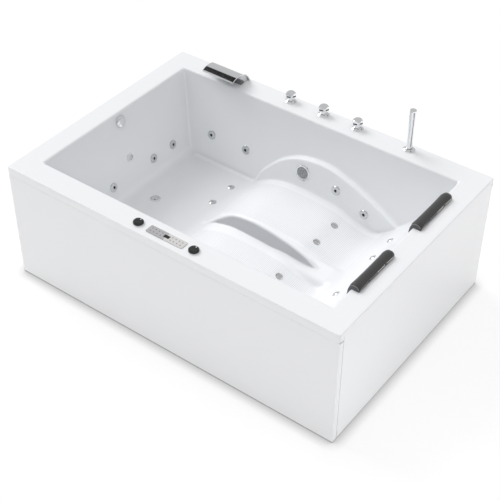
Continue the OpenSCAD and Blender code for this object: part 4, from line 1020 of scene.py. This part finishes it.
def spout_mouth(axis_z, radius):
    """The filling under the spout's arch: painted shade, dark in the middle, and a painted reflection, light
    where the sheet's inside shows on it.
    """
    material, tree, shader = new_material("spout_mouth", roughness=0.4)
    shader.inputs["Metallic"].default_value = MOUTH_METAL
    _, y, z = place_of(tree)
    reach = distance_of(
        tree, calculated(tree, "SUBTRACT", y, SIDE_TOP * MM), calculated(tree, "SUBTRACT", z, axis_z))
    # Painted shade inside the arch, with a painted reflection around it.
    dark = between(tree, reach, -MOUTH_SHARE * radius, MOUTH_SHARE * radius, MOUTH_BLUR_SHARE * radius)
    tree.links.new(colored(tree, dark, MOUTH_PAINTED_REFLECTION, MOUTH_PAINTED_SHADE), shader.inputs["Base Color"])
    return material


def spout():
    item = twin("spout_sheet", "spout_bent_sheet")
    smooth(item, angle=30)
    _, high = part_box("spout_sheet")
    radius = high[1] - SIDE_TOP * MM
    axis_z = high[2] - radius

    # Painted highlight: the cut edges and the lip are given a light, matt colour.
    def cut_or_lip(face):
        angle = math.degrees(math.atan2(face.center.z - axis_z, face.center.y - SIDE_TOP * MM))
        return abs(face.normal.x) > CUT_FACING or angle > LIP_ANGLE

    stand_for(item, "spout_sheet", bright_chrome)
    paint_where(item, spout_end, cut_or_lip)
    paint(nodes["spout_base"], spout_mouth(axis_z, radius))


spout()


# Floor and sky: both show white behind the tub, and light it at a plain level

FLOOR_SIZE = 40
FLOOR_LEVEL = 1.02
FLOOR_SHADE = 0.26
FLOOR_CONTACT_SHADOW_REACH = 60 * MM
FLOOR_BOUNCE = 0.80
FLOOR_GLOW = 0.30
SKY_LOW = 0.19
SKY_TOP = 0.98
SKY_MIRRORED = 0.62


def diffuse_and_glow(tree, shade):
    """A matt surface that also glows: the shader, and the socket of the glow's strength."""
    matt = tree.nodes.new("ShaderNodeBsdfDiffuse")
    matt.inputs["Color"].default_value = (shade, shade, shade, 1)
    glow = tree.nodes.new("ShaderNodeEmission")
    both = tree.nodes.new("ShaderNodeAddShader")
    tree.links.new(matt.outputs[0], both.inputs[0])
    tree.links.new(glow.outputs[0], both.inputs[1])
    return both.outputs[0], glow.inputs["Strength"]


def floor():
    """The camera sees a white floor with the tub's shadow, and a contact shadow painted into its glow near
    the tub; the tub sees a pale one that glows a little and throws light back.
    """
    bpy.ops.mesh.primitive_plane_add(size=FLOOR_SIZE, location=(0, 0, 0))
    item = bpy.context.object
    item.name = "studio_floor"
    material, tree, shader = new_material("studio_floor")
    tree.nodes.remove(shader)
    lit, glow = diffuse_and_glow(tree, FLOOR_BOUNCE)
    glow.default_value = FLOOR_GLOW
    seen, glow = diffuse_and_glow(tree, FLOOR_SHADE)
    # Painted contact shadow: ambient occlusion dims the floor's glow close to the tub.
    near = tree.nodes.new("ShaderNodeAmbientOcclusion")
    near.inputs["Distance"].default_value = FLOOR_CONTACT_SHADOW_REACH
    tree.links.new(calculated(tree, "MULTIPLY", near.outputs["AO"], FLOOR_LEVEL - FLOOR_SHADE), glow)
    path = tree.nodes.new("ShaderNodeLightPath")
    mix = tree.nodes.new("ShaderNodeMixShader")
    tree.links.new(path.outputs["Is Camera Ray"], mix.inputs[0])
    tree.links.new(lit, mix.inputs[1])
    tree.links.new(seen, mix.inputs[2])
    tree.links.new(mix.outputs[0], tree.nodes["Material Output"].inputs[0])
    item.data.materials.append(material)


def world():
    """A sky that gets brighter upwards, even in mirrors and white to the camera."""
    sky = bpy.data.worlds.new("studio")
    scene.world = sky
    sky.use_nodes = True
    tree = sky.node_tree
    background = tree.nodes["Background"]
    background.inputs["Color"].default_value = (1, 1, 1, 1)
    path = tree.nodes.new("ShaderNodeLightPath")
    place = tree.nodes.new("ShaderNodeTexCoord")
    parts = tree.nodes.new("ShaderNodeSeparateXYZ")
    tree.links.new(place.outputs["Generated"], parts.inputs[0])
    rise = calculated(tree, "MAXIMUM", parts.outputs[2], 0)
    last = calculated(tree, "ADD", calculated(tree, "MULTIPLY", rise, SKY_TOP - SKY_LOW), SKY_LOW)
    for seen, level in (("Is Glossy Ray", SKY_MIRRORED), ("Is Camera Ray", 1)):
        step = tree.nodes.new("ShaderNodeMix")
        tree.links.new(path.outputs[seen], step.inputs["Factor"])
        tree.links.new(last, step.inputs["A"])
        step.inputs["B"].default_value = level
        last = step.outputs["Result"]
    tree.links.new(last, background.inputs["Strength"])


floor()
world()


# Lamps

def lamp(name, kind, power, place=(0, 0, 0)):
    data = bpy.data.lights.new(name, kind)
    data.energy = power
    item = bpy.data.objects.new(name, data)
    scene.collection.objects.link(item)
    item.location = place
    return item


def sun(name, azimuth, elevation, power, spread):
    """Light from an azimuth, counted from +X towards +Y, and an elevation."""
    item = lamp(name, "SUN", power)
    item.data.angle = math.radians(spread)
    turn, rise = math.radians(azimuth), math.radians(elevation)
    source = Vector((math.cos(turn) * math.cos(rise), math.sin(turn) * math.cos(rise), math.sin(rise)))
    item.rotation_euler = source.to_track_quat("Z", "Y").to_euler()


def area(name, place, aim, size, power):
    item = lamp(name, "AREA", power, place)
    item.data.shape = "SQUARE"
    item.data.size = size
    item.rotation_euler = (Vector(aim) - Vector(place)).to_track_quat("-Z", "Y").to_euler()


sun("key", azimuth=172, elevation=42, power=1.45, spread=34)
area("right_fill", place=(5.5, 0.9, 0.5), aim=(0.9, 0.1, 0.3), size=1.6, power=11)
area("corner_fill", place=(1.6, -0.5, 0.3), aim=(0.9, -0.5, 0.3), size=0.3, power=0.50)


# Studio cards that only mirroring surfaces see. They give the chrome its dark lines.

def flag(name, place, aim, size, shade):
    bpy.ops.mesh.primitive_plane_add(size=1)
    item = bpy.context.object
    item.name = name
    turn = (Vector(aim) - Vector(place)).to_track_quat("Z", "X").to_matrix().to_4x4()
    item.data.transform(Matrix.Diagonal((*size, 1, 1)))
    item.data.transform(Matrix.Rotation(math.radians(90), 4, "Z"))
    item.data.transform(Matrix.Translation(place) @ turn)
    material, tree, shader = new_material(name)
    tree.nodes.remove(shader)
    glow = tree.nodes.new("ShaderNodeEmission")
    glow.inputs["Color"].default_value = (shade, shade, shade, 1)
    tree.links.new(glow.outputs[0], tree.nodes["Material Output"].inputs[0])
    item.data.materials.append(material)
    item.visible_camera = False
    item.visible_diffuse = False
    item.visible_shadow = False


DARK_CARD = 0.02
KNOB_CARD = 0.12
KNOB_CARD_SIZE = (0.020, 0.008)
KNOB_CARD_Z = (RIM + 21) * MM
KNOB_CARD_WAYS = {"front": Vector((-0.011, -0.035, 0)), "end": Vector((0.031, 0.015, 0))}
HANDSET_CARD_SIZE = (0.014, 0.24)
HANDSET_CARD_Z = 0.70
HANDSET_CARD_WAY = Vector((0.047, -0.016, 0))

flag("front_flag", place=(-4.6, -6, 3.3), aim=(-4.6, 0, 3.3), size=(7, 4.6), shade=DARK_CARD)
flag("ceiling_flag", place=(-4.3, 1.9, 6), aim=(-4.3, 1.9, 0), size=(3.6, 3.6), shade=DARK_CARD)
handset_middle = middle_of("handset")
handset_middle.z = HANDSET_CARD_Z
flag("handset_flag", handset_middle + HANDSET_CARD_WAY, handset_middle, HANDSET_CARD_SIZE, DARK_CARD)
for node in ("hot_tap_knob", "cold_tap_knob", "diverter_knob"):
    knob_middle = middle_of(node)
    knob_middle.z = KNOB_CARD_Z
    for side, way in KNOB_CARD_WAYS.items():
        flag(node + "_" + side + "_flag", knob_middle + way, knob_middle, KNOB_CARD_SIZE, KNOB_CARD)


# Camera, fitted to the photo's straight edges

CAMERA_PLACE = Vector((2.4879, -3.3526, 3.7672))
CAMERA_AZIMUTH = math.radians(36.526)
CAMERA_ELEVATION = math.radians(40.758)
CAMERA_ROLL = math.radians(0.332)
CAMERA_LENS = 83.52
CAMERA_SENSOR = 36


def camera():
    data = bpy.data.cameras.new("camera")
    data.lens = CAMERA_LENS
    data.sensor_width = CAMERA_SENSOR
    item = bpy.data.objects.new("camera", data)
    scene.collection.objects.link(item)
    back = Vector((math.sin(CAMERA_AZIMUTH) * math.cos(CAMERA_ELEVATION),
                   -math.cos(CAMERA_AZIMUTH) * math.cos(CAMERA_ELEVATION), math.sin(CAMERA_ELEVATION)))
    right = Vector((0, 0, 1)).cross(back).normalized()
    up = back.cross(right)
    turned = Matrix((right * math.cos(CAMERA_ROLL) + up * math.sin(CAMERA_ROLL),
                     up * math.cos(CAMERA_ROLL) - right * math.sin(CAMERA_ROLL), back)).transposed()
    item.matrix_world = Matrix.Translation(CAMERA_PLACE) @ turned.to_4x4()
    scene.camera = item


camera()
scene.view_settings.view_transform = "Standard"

:: WHAT YOU HAVE TO DO ::
Set down verbatim only the lines between the start of the data above and the line with "return abs(face.normal.x) >", both boundaries included.

:: EXERCISE OUTPUT ::
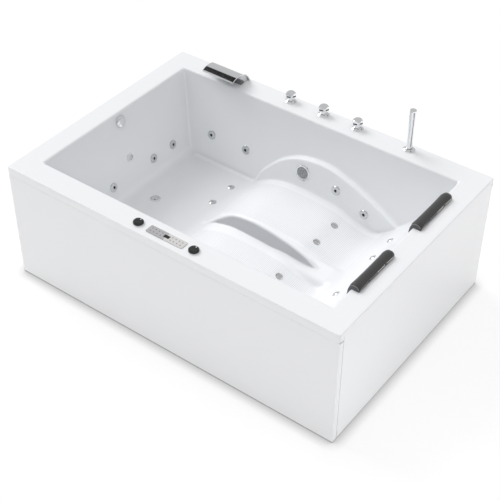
Continue the OpenSCAD and Blender code for this object: part 4, from line 1020 of scene.py. This part finishes it.
def spout_mouth(axis_z, radius):
    """The filling under the spout's arch: painted shade, dark in the middle, and a painted reflection, light
    where the sheet's inside shows on it.
    """
    material, tree, shader = new_material("spout_mouth", roughness=0.4)
    shader.inputs["Metallic"].default_value = MOUTH_METAL
    _, y, z = place_of(tree)
    reach = distance_of(
        tree, calculated(tree, "SUBTRACT", y, SIDE_TOP * MM), calculated(tree, "SUBTRACT", z, axis_z))
    # Painted shade inside the arch, with a painted reflection around it.
    dark = between(tree, reach, -MOUTH_SHARE * radius, MOUTH_SHARE * radius, MOUTH_BLUR_SHARE * radius)
    tree.links.new(colored(tree, dark, MOUTH_PAINTED_REFLECTION, MOUTH_PAINTED_SHADE), shader.inputs["Base Color"])
    return material


def spout():
    item = twin("spout_sheet", "spout_bent_sheet")
    smooth(item, angle=30)
    _, high = part_box("spout_sheet")
    radius = high[1] - SIDE_TOP * MM
    axis_z = high[2] - radius

    # Painted highlight: the cut edges and the lip are given a light, matt colour.
    def cut_or_lip(face):
        angle = math.degrees(math.atan2(face.center.z - axis_z, face.center.y - SIDE_TOP * MM))
        return abs(face.normal.x) > CUT_FACING or angle > LIP_ANGLE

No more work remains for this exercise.